__TASK PROMPT__: Reproduce, word for word, only the lines from the one containing "make_tail_cap()" through the one containing "if empty is", both included.

##### RECORDS FOR THIS TASK

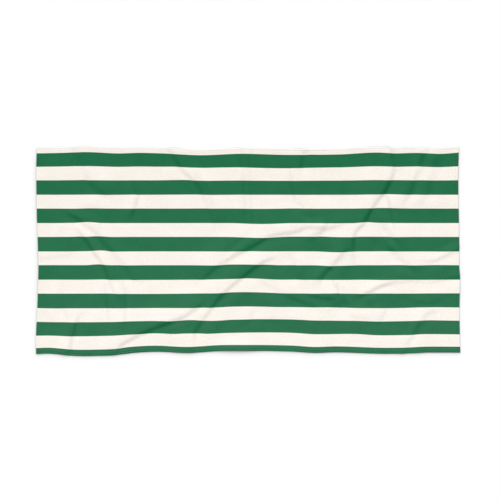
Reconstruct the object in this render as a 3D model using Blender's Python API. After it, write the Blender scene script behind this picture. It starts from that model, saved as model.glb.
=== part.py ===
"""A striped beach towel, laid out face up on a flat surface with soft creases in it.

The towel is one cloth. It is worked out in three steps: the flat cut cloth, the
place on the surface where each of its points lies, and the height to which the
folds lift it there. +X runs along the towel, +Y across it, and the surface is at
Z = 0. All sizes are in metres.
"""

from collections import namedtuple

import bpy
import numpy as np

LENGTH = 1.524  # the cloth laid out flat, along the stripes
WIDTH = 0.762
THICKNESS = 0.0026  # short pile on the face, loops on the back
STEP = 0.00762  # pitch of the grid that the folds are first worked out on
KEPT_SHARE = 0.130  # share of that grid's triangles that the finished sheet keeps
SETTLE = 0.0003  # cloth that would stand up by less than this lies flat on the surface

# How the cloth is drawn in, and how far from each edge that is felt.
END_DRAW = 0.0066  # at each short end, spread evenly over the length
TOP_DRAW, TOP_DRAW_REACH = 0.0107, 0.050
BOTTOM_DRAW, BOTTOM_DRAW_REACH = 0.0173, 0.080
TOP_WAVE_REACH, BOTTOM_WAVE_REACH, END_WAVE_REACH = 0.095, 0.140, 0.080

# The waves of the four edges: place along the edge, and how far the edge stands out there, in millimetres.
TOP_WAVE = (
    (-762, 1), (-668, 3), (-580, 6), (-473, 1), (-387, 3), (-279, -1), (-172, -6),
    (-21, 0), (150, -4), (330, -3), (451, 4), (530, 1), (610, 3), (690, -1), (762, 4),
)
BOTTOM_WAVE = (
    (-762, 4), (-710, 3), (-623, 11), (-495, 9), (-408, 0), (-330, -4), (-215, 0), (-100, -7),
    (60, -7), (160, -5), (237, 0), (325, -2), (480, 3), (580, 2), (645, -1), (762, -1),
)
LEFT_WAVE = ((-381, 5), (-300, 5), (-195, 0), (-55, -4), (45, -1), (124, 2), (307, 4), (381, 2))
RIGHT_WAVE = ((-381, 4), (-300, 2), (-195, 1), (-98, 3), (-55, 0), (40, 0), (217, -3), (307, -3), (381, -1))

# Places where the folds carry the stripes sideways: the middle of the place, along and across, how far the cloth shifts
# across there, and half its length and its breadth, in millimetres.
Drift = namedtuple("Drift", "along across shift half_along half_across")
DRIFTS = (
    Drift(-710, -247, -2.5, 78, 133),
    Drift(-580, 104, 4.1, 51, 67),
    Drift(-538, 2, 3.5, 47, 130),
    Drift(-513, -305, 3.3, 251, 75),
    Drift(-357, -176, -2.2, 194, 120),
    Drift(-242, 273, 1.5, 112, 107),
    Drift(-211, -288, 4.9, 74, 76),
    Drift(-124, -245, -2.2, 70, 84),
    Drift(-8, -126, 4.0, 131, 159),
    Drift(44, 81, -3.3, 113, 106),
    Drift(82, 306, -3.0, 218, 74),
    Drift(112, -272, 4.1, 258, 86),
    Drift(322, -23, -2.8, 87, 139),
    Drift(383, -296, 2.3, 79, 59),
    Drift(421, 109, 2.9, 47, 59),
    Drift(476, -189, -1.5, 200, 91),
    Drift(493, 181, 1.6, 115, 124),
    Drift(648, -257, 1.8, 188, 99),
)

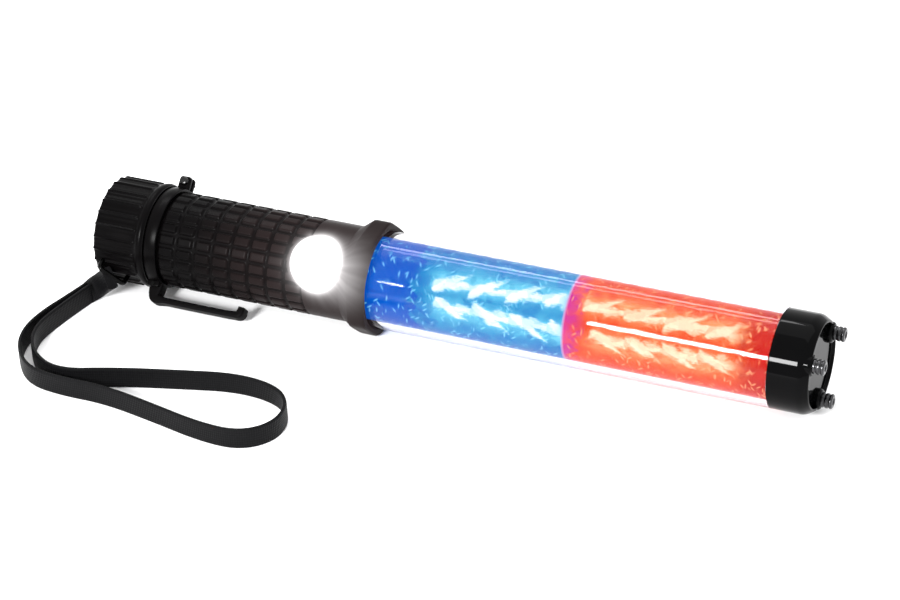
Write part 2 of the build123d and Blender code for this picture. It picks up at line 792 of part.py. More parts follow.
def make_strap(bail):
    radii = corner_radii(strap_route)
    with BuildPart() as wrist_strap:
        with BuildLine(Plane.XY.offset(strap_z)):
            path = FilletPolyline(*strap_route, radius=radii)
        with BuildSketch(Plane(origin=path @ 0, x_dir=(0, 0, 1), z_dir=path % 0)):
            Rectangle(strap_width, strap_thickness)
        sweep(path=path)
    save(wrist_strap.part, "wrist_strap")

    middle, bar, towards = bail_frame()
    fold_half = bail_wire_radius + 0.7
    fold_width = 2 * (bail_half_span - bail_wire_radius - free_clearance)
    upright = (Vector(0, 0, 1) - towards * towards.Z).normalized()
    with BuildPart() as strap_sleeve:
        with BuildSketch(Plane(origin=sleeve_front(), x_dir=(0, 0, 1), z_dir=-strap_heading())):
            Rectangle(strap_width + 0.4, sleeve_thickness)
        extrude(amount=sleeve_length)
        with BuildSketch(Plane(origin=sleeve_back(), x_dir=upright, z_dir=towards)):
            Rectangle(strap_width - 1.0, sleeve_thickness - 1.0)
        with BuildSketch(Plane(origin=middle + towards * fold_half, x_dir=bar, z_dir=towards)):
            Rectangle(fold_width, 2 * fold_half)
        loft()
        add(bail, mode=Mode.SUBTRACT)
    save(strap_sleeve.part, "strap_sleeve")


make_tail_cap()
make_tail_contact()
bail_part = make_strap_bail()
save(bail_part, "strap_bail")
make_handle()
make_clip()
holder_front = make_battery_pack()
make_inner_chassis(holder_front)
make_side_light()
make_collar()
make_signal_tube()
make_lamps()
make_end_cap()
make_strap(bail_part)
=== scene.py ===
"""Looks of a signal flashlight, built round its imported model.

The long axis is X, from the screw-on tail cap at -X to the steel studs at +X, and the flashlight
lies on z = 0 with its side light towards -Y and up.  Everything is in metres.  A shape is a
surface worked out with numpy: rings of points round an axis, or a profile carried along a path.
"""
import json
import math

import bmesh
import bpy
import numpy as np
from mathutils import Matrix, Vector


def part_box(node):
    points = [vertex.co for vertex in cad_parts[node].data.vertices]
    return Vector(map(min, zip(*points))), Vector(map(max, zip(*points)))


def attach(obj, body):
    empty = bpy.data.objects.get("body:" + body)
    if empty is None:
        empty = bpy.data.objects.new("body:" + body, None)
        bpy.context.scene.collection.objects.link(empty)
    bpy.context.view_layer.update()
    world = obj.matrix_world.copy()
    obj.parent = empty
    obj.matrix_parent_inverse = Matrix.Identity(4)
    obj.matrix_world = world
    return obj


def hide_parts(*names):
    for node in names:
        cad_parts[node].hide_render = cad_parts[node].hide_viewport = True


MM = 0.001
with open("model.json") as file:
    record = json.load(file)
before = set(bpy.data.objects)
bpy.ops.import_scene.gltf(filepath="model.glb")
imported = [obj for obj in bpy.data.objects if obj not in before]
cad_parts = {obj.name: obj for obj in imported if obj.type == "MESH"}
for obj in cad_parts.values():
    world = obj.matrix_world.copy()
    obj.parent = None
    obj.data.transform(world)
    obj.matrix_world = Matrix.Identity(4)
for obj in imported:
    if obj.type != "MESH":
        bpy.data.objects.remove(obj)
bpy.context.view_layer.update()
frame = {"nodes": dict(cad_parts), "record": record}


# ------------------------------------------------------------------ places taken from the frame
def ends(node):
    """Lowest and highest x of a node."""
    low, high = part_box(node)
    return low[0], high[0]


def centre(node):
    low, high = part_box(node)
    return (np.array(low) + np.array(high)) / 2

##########

__OUTPUT OF THE TASK__:
make_tail_cap()
make_tail_contact()
bail_part = make_strap_bail()
save(bail_part, "strap_bail")
make_handle()
make_clip()
holder_front = make_battery_pack()
make_inner_chassis(holder_front)
make_side_light()
make_collar()
make_signal_tube()
make_lamps()
make_end_cap()
make_strap(bail_part)
=== scene.py ===
"""Looks of a signal flashlight, built round its imported model.

The long axis is X, from the screw-on tail cap at -X to the steel studs at +X, and the flashlight
lies on z = 0 with its side light towards -Y and up.  Everything is in metres.  A shape is a
surface worked out with numpy: rings of points round an axis, or a profile carried along a path.
"""
import json
import math

import bmesh
import bpy
import numpy as np
from mathutils import Matrix, Vector


def part_box(node):
    points = [vertex.co for vertex in cad_parts[node].data.vertices]
    return Vector(map(min, zip(*points))), Vector(map(max, zip(*points)))


def attach(obj, body):
    empty = bpy.data.objects.get("body:" + body)
    if empty is None:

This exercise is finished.